Подобные чувства и позиция являются примером фигурации, которую нередко можно наблюдать в определенном типе отношений между людьми, добившимися успеха, и аутсайдерами. Человек, находящийся на позиции аутсайдера по отношению к определенной группе людей с высоким и прочным положением, но считающий себя в силу своих личных достижений, а иногда и богатства равным им или даже стоящим выше их по достоинству, часто с ожесточением противостоит унижениям, которым те его подвергают, и может ясно видеть их человеческие слабости, но до тех пор, пока их власть остается непоколебимой, эти люди и их канон поведения и чувствования могут тем не менее обладать для аутсайдера большой притягательностью. Часто его самое большое желание — быть признанным как равный среди равных той конкретной группой истеблишмента, которая так откровенно считает его стоящим ниже себя и соответственно с ним обращается. Тот факт, что желания людей, находящихся в положении аутсайдеров, так своеобразно сосредоточены на признании и принятии их истеблишментом, приводит к тому, что их поведение оказывается направлено исключительно к этой цели как к имеющей центральное значение для наполнения их жизни смыслом. Признание и уважение со стороны кого бы то ни было другого или какой-либо иной успех не имеют с точки зрения их жажды осмысленности такого веса, как признание и уважение того единственного круга, в котором они считаются нижестоящими аутсайдерами, как успех у местного истеблишмента. Именно его в конечном счете Моцарту так и не суждено было испытать.

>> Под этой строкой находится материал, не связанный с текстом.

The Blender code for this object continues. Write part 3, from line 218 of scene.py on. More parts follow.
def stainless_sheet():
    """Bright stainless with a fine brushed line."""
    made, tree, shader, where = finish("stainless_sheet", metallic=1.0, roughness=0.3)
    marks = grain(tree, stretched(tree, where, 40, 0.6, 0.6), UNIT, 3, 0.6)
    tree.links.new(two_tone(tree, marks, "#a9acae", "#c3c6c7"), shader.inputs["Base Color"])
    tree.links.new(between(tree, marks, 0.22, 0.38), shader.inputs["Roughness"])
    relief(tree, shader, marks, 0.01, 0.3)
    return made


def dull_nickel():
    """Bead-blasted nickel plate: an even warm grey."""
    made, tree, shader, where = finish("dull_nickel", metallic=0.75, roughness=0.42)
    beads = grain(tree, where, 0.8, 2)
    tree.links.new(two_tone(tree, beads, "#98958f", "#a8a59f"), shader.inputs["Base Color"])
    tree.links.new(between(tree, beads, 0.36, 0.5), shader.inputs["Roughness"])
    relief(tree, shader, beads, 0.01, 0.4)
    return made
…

Поскольку успех его музыки в Вене значил для него особенно много, неудача, в итоге постигшая его там, стала для него особенно болезненным ударом. В последние годы жизни он еще встречал значительный отклик у публики в других городах империи, но, похоже, в его ощущении это не могло перевесить постепенно угасавшего отклика в Вене. Понимание его музыки венским обществом, очевидно, было для Моцарта особенно значимым в плане наполнения жизни смыслом, а отсутствие понимания со стороны этих кругов в сочетании с отмиранием многих личных контактов (каковому он, безусловно, сам тоже способствовал) — соответственно, тяжелой потерей смысла. Этот опыт внес решающий вклад в ощущение Моцарта, что жизнь его стала пуста и лишена смысла, в отчаяние, вероятно, охватившее его в конце жизни, жестоко тяготившее его и в конце концов лишившее мужества продолжать усилия и бороться с обрушившейся на него болезнью.

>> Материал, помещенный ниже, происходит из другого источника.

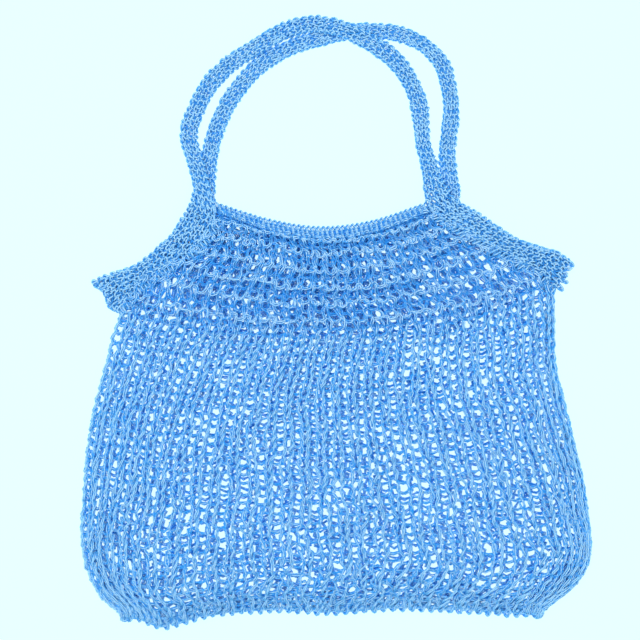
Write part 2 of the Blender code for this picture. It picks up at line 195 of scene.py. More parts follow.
def bag_side(lifted):
    """The lifted front or the back of the bag as a cloth: the rows of the net, then those of the flap."""
    flat_w = np.arange(0, WALES + CLOTH_WALES / 2, CLOTH_WALES)
    fold = np.linspace(FOLD_SHARE, 0, FOLD_POINTS + 1)[:-1]
    w = np.concatenate([-fold, flat_w, WALES + fold[::-1]])
    all_rows = NET_ROWS + 2 * (len(FLAP_LINES) - 1)
    q = np.arange(0, all_rows + CLOTH_ROWS / 2, CLOTH_ROWS)
    side_run = along(np.array(LEFT_SIDE))[-1]
    turn = math.pi / 2 * fold / FOLD_SHARE
    middle = (NET_DEPTH + YARN + FABRIC + FOLD_CLEAR + FABRIC / 2) / 2
    rows = []
    for at in q:
        if at < NET_ROWS:
            s = 1 - at / NET_ROWS
            v = s - ROW_GROWTH * s * (1 - s)
            points = net_row(v, flat_w / WALES)
            from_side = np.minimum(points[:, 0] - points[0, 0], points[-1, 0] - points[:, 0])
            z = flat_height(from_side, (1 - v) * side_run, FABRIC + FOLD_CLEAR, lifted)
        else:
            line = len(FLAP_LINES) - 1 - (at - NET_ROWS) / 2
            points, from_side, height = flap_row(line, flat_w)
            z = flat_height(from_side, side_run, height, lifted)
        row = np.column_stack([points, z])
        ends = []
        for end, way in ((row[0], -1.0), (row[-1], 1.0)):
            round_fold = np.tile(end, (len(fold), 1))
            round_fold[:, 0] += way * FOLD_TURN * np.sin(turn)
            round_fold[:, 2] = middle + (end[2] - middle) * np.cos(turn)
            ends.append(round_fold)
        rows.append(np.concatenate([ends[0], row, ends[1][::-1]]))
    return cloth(np.array(rows), w, q, 1 if lifted else -1)


front_cloth = bag_side(lifted=True)
back_cloth = bag_side(lifted=False)

# One stitch.
REACH = 0.86  # half its height, in rows
REACH_GROWTH = 0.22  # how much taller the stitches of the lowest row are than those of the top one
FLARE = 0.2  # how far its legs swing, in wales
GATHER = 0.06  # how far both legs lean in under the loop above them, in wales
LEAN = 0.45  # how much higher one leg lies than the other
RIDGE_KNOBS = (0.95, 0.5)  # in garter stitch, how far the whole loop and its very top stand out
FOOT_ROOM = 0.12  # share that is left of what would hang out below the cloth

# Stitches made by hand are uneven. The first three are shares of a stitch's own size, the others how
# far it is pulled out of place, each with the wales and rows over which that changes.
UNEVEN_REACH = 0.16
UNEVEN_FLARE = 0.3
UNEVEN_DEPTH = 0.2
UNEVEN_STEP = 0.05  # wales, from one stitch to the next
WIDE_PULL = (0.13, 1.7, 2.3)  # to either side, in wales
CLOSE_PULL = (0.07, 1.0, 1.2)
WIDE_SAG = (0.2, 1.9, 2.1)  # up or down, in rows
CLOSE_SAG = (0.1, 0.9, 1.0)
UNEVEN_SHIFT = (0.5, 6.0, 6.0)  # share of the shift of a whole row


def drift(x, y, seed):
    """Smooth random values from -1 to 1 that change over a distance of 1."""
    size = 128
    table = np.random.default_rng(seed).uniform(-1, 1, (size, size))
    x, y = np.broadcast_arrays(np.asarray(x, float), np.asarray(y, float))
    i, j = np.floor(x).astype(int), np.floor(y).astype(int)
    u, v = smoothstep(x - i), smoothstep(y - j)
    low = table[i % size, j % size] * (1 - u) + table[(i + 1) % size, j % size] * u
    high = table[i % size, (j + 1) % size] * (1 - u) + table[(i + 1) % size, (j + 1) % size] * u
    return low * (1 - v) + high * v


def knit_level(t, below, above, ridge):
    """How high the yarn runs at phase t of a knit stitch. Below and above are the stitches it is looped
    with there: 1 for knit, which gives stocking stitch, and -1 for purl, which gives a garter ridge."""
    stocking = -np.cos(2 * t)
    garter = -(ridge[0] * np.cos(t) + ridge[1] * np.cos(3 * t))
    upper = smoothstep(0.5 - np.cos(t))
    return (garter if below < 0 else stocking) * (1 - upper) + (garter if above < 0 else stocking) * upper


def course(
    surface, q, w_from, w_to, depth, seed, points, kinds=(1, 1, 1), flare=FLARE, reach=REACH, gather=GATHER,
    loose=1.0, moved=(0.0, 0.0), taper=0.0, ridge=RIDGE_KNOBS,
):
    """One row of stitches: the yarn's points from wale place w_from to w_to, feet at whole numbers, and
    how high each lies in the fabric. kinds are this row's stitch and those of the rows below and above it,
    loose is how uneven they are, and moved shifts the row over the cloth, by wales and rows."""
    count = max(int(round((w_to - w_from) * points)), 2)
    w = np.linspace(w_from, w_to, count + 1)
    t = 2 * math.pi * w
    row = round(q * 2)

    def each_stitch(number):
        """Random values that differ from stitch to stitch."""
        return drift(w * 2, row, seed + number)

    def pull(how, at_q, number):
        """How far each stitch is pulled in one of the ways above."""
        amount, wales, rows = how
        return amount * drift(w / wales, at_q / rows, seed + number)

    kind, below, above = kinds
    level = kind * knit_level(t, below * kind, above * kind, ridge)
    level = level * (1 + UNEVEN_DEPTH * loose * each_stitch(7)) - LEAN * loose * kind * np.sin(t)
    held = smoothstep(np.minimum(w - w_from, w_to - w))
    place_w = w + flare * np.sin(2 * t) * (1 + UNEVEN_FLARE * loose * each_stitch(1)) + gather * np.sin(t)
    place_w += taper * np.sin(t) * (1 - np.cos(t)) / 2
    place_w += UNEVEN_STEP * loose * held * drift(w * 1.5, row, seed + 2)
    place_q = q - reach * (1 + UNEVEN_REACH * loose * each_stitch(0)) * np.cos(t)
    place_w += loose * held * (pull(WIDE_PULL, place_q, 3) + pull(CLOSE_PULL, place_q, 4))
    place_q += loose * (pull(WIDE_SAG, q, 5) + pull(CLOSE_SAG, q, 6))
    place_q = np.maximum(place_q, FOOT_ROOM * (place_q + 1))
    shift = smoothstep(held * 0.5)
    uneven = 1 + pull(UNEVEN_SHIFT, q, 8)
    found, normal = surface(place_w + moved[0] * shift * uneven, place_q + moved[1] * shift * uneven)
    return np.column_stack([found + normal * depth * level[:, None], level])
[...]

Конечно, Моцарт отказался от своего относительно надежного места при маленьком дворе зальцбургского князя-епископа ради того, чтобы зарабатывать себе на хлеб в Вене, но это обстоятельство еще не означало, что он планировал утвердиться в качестве «свободного художника», пусть даже лишь в том ограниченном смысле, в котором это смогли сделать Бетховен и другие знаменитые музыканты XIX века. Композиторы, если они хотят публиковать свои произведения и зарабатывать на этом какие-то деньги, вообще всегда в большей степени зависят от сотрудничества с другими людьми, нежели представители таких видов искусства, как поэзия или живопись. Если они сами не в состоянии одновременно выполнять функции концертного антрепренера, дирижера, директора оперного театра и т. д., то они, чтобы сделать свои сочинения доступными широкой аудитории, нуждаются в других людях, которые исполняют для них все эти функции. Эту необходимость сотрудничества, со всеми вытекающими из нее напряжениями и конфликтами, также следует иметь в виду, если мы хотим оценить возможности для карьеры и заработка, которые ожидали Моцарта, когда он ушел с постоянной должности придворного слуги.